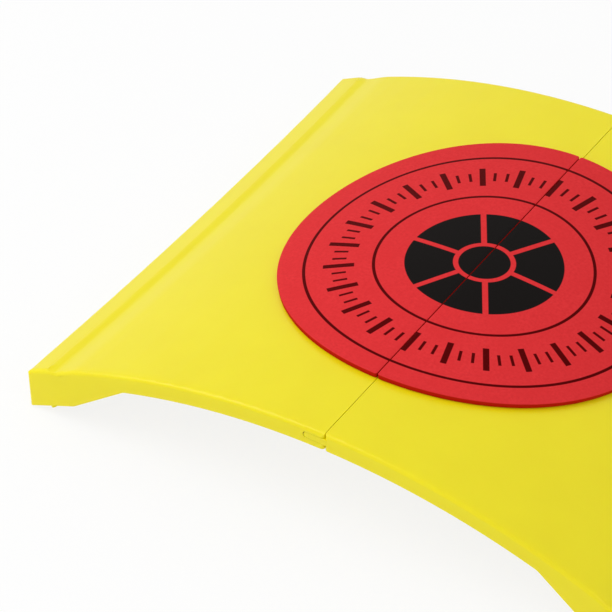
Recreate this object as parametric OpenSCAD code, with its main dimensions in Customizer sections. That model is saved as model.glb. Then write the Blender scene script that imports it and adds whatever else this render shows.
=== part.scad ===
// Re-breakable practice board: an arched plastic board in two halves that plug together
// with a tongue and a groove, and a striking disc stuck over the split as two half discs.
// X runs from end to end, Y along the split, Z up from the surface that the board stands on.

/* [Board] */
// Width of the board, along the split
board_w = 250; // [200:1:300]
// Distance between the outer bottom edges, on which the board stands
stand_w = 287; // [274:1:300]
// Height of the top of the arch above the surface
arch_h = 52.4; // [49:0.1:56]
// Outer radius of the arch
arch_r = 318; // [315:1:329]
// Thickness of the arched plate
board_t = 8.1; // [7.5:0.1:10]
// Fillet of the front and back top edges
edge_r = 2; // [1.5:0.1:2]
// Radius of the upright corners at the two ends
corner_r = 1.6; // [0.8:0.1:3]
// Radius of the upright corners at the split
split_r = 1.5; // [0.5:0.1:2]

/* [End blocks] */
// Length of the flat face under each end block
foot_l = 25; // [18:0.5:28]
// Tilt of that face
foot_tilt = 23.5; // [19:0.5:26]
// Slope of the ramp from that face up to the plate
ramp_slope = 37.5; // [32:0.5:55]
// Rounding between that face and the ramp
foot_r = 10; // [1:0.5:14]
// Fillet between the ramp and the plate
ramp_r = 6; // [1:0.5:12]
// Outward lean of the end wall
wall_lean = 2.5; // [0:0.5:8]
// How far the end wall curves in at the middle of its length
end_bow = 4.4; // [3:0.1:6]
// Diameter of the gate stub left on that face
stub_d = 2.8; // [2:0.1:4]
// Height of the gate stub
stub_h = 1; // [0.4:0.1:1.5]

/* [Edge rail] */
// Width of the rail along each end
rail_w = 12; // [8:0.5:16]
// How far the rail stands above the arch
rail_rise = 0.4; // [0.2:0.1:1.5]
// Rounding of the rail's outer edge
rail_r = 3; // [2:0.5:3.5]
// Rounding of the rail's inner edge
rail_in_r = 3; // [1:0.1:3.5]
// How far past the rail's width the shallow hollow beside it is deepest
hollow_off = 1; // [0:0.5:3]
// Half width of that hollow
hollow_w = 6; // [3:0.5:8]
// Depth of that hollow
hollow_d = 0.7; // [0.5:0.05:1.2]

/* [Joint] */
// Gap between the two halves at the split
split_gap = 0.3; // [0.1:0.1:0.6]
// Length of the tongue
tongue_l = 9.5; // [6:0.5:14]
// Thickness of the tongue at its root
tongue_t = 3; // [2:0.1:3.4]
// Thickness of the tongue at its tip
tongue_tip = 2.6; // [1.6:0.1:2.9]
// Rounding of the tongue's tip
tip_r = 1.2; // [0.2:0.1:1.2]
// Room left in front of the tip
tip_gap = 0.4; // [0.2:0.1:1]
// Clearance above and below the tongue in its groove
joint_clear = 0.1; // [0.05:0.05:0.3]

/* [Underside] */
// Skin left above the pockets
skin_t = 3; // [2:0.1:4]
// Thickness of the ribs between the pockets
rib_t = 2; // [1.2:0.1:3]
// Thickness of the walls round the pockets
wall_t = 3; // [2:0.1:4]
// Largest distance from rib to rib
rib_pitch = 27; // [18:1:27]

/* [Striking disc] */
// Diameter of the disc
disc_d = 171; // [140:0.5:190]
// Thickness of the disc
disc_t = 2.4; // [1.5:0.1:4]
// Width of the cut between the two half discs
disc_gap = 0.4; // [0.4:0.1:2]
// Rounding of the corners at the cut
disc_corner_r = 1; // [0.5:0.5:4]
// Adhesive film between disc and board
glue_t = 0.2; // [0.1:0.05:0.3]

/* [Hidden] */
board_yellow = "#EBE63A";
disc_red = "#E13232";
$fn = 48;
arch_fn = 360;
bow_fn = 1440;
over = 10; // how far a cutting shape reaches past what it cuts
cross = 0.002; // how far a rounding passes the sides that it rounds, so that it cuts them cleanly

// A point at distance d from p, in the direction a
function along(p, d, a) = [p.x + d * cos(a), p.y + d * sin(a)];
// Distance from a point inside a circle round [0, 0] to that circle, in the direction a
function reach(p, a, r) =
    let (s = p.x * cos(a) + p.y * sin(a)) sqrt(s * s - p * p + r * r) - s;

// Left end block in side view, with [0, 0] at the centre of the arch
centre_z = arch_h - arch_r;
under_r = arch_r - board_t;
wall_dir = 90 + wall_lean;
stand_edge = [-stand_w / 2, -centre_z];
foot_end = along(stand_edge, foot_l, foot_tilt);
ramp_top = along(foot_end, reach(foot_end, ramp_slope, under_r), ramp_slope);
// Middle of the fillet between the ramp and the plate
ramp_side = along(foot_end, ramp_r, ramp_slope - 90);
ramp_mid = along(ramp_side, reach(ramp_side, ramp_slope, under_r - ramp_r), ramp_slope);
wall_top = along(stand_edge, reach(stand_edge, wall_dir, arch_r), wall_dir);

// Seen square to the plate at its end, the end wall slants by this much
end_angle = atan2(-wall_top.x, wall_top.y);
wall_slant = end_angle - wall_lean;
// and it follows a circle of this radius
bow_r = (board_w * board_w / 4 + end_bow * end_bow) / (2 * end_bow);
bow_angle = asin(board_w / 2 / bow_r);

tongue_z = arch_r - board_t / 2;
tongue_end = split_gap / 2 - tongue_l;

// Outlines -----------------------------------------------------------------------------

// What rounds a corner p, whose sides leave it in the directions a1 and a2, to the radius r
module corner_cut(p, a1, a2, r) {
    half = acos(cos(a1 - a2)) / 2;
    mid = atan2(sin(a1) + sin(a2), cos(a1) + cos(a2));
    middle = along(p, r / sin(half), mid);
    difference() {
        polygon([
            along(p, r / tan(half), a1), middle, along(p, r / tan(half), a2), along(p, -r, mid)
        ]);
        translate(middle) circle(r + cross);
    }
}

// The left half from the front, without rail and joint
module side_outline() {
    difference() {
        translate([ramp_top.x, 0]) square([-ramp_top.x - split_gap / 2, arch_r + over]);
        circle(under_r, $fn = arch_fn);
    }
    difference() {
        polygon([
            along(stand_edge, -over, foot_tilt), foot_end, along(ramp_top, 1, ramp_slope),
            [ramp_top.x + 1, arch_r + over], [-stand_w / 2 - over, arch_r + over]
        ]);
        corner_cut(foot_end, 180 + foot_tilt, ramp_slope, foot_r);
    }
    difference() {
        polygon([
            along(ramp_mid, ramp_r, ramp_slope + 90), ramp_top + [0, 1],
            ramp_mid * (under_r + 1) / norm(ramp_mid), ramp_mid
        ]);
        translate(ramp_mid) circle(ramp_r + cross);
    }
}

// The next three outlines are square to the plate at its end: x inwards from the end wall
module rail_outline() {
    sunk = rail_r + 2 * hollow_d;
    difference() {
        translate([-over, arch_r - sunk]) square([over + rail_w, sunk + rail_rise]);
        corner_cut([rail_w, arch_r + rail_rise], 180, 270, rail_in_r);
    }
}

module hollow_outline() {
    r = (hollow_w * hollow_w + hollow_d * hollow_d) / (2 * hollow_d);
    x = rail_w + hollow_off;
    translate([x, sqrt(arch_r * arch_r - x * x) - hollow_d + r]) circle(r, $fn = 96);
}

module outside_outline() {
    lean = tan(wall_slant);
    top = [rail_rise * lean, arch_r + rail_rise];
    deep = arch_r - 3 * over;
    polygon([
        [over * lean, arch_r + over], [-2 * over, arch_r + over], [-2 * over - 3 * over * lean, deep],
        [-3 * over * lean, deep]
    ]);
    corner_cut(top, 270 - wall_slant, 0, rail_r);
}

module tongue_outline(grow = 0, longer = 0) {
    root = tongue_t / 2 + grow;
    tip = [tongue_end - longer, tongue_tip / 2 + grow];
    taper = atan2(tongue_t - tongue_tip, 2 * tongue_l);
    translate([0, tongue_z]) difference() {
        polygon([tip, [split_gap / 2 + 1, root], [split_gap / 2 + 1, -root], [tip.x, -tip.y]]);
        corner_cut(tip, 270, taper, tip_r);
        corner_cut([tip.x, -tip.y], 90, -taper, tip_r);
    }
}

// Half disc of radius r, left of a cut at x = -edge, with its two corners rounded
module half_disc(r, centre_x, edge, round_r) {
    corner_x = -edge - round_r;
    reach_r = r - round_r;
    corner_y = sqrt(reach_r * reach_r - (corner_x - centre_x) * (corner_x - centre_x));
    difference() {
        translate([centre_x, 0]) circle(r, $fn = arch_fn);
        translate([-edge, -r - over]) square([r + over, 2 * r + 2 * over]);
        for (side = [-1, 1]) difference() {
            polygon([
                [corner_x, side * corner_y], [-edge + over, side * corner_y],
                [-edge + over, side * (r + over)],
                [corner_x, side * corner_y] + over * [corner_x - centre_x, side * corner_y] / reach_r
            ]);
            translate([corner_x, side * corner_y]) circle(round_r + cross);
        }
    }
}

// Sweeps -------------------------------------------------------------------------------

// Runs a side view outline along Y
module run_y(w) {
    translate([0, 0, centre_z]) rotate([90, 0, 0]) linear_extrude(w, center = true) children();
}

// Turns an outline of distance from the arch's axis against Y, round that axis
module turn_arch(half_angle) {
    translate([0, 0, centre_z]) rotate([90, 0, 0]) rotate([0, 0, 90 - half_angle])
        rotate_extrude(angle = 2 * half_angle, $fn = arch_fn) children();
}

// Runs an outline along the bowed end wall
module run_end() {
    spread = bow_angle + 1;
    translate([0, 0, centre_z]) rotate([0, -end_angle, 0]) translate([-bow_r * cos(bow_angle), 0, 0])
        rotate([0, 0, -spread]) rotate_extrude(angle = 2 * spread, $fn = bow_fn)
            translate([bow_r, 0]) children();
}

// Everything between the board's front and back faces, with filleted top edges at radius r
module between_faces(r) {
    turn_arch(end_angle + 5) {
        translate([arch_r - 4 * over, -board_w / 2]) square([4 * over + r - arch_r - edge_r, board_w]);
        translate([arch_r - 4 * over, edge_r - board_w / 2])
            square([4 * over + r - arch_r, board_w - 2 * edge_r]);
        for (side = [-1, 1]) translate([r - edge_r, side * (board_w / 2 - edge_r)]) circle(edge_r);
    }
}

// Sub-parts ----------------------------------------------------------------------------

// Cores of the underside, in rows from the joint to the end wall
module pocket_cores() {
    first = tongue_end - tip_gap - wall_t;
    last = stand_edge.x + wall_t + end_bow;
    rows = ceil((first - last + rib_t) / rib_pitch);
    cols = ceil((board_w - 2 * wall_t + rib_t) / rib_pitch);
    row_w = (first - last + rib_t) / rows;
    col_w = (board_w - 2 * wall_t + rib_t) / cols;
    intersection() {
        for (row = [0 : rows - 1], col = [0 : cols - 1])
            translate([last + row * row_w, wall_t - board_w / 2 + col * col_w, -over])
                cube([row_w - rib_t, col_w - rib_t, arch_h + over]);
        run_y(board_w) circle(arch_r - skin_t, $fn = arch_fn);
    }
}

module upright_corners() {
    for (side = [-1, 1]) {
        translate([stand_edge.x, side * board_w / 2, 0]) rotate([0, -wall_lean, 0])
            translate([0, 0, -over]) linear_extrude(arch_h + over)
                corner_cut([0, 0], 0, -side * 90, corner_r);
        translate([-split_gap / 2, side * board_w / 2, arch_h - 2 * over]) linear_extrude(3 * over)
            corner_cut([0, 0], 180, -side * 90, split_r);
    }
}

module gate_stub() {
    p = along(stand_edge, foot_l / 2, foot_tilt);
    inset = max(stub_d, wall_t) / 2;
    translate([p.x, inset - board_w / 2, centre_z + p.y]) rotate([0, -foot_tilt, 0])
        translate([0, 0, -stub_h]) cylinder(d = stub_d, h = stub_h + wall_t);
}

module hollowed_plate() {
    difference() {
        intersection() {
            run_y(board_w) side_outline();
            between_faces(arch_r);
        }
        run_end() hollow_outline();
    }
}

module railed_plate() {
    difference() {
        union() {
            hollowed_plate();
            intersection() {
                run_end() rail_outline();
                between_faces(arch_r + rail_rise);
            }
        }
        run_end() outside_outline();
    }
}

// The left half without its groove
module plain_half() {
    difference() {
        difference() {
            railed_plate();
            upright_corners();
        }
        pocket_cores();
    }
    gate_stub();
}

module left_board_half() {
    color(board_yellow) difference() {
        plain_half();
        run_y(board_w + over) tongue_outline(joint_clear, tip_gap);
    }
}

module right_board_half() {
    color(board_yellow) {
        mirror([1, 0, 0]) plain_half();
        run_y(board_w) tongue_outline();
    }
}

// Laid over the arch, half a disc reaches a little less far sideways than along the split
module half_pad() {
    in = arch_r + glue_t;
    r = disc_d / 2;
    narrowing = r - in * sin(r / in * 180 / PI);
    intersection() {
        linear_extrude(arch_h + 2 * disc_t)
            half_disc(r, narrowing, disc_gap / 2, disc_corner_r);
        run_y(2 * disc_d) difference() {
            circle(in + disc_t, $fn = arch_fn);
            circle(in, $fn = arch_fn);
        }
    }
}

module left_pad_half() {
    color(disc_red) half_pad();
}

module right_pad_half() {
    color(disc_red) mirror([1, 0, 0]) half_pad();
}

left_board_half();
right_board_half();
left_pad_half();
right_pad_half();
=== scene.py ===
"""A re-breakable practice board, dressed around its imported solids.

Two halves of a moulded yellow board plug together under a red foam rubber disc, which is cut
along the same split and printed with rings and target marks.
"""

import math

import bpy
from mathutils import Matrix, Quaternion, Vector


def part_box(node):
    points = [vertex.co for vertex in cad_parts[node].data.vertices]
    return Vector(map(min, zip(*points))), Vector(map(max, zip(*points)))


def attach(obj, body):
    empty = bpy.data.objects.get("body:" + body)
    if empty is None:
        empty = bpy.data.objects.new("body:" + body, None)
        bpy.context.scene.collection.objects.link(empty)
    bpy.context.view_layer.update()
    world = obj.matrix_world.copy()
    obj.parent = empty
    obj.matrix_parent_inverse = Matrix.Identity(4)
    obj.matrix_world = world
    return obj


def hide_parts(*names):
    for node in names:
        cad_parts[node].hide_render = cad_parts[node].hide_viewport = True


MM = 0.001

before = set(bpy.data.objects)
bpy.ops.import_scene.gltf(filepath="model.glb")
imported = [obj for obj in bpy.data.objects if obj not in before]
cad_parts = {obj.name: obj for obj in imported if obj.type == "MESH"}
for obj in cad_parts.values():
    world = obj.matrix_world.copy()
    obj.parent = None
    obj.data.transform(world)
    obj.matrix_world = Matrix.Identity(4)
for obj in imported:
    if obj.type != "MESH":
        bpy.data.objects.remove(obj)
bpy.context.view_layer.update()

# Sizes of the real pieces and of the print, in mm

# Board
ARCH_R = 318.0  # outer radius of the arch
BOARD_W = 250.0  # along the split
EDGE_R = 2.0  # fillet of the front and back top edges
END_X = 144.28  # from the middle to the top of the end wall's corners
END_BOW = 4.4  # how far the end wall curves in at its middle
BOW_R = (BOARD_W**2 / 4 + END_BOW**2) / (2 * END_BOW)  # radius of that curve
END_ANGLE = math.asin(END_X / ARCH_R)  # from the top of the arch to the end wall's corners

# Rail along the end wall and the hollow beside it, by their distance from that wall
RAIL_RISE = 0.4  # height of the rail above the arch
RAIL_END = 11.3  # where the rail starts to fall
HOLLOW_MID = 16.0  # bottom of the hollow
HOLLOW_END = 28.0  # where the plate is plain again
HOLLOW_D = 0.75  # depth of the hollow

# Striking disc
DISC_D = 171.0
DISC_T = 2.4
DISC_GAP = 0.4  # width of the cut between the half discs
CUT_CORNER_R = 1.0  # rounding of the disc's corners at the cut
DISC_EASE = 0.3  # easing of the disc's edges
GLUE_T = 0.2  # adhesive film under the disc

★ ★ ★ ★

- _WRITTEN EXERCISE_:
Retype, word for word, every line from the line with "r = disc_d / 2;" to the line with "bpy.data.objects.remove(obj)", inclusive. Add nothing.

- _FULL RESPONSE_:
    r = disc_d / 2;
    narrowing = r - in * sin(r / in * 180 / PI);
    intersection() {
        linear_extrude(arch_h + 2 * disc_t)
            half_disc(r, narrowing, disc_gap / 2, disc_corner_r);
        run_y(2 * disc_d) difference() {
            circle(in + disc_t, $fn = arch_fn);
            circle(in, $fn = arch_fn);
        }
    }
}

module left_pad_half() {
    color(disc_red) half_pad();
}

module right_pad_half() {
    color(disc_red) mirror([1, 0, 0]) half_pad();
}

left_board_half();
right_board_half();
left_pad_half();
right_pad_half();
=== scene.py ===
"""A re-breakable practice board, dressed around its imported solids.

Two halves of a moulded yellow board plug together under a red foam rubber disc, which is cut
along the same split and printed with rings and target marks.
"""

import math

import bpy
from mathutils import Matrix, Quaternion, Vector


def part_box(node):
    points = [vertex.co for vertex in cad_parts[node].data.vertices]
    return Vector(map(min, zip(*points))), Vector(map(max, zip(*points)))


def attach(obj, body):
    empty = bpy.data.objects.get("body:" + body)
    if empty is None:
        empty = bpy.data.objects.new("body:" + body, None)
        bpy.context.scene.collection.objects.link(empty)
    bpy.context.view_layer.update()
    world = obj.matrix_world.copy()
    obj.parent = empty
    obj.matrix_parent_inverse = Matrix.Identity(4)
    obj.matrix_world = world
    return obj


def hide_parts(*names):
    for node in names:
        cad_parts[node].hide_render = cad_parts[node].hide_viewport = True


MM = 0.001

before = set(bpy.data.objects)
bpy.ops.import_scene.gltf(filepath="model.glb")
imported = [obj for obj in bpy.data.objects if obj not in before]
cad_parts = {obj.name: obj for obj in imported if obj.type == "MESH"}
for obj in cad_parts.values():
    world = obj.matrix_world.copy()
    obj.parent = None
    obj.data.transform(world)
    obj.matrix_world = Matrix.Identity(4)
for obj in imported:
    if obj.type != "MESH":
        bpy.data.objects.remove(obj)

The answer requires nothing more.